Public transit buses tend to be some the least energy-efficient vehicles around because agencies tend to buy really big buses (why not? The feds pay for them), and they run around empty much of the time. But private intercity buses are some of the most energy efficient vehicles because the private operators have an incentive to fill them up. A study commissioned by the American Bus Association found that intercity buses use little more than a third as much energy per passenger mile as Amtrak. (The source may seem self-serving, but DOE data estimate intercity buses are even more efficient than that–compare table 2.12 with intercity bus passenger miles in this table).

When it comes to energy consumption per passenger mile, the real waste is generated by public transit agencies and Amtrak. Instead of trying to fill seats, they are politically driven to provide service to all taxpayers, regardless of population density or demand. One of Amtrak’s unheralded high-speed (110-mph) rail lines is between Chicago and Detroit, but it carries so few people that Amtrak loses $84 per passenger (compared with an average of $37 for other short-distance corridors).

Meanwhile, transit agencies build light-rail lines to wealthy suburbs with three cars in every garage. With capacities of more than 170, the average light-rail car in Baltimore and Denver carries less than 15 people, while San Jose’s carries 16. For that we need to spend $40 million a mile on track and $3 million per railcar (vs. $300,000 for a bus)?

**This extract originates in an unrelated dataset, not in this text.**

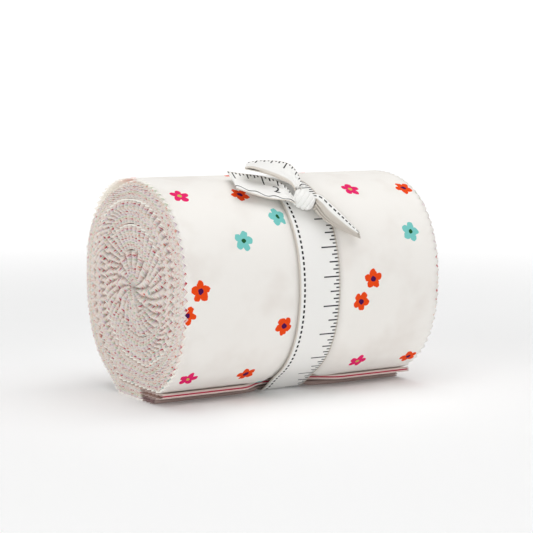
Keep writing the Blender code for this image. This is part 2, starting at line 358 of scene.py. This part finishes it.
def stripEnds():
    """Where a strip ends before the tail or starts after the core. All are cut to one length, and the outer
    ones go the longer way round, so they end sooner."""
    tailRoom = outerGrid[0] - innerGrid[0]
    early = strips["count"] - int(tailRoom / (2 * strips["layer"]))
    tails = {n: rad(318) - rad(298) * (n - 1) / (early - 1) for n in range(1, early + 1)}
    return tails, {0: fullTravel - 1.3 * tau}


tails, cores = stripEnds()


def presence(strip, travel):
    share = np.ones_like(travel)
    if strip in tails:
        share = share * smooth((travel - tails[strip]) / strips["fade"])
    if strip in cores:
        share = share * (1 - smooth((travel - cores[strip]) / strips["fade"]))
    return share


present = np.array([presence(n, travelGrid) for n in range(strips["count"])])
above = np.cumsum(present, axis=0) - present
total = present.sum(axis=0)


standOff = dict(start=22, end=100, fade=34, out=0.5 * mm, dent=3.0 * mm, depth=9 * mm, reach=55 * mm)


def slack(angle, x):
    """How slack the outer strip is: at the upper back, most at its left end."""
    turn = np.remainder(angle, tau)
    fade = rad(standOff["fade"])
    bulge = smooth((turn - rad(standOff["start"])) / fade) * smooth((rad(standOff["end"]) - turn) / fade)
    return bulge * (0.2 + 0.8 * (1 - smooth((x + roll["width"] / 2) / standOff["reach"])))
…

If we really wanted to save energy, we would privatize transit, privatize Amtrak, and sell highways to private entrepreneurs who would have an incentive to reduce the congestion that wastes nearly 3 billion gallons of fuel each year (p. 1). But of course, the real goal of the rail people is not to save energy but to reshape American lifestyles. They just can’t stand to see people enjoying the freedom of being able to go where they want, when they want to get there.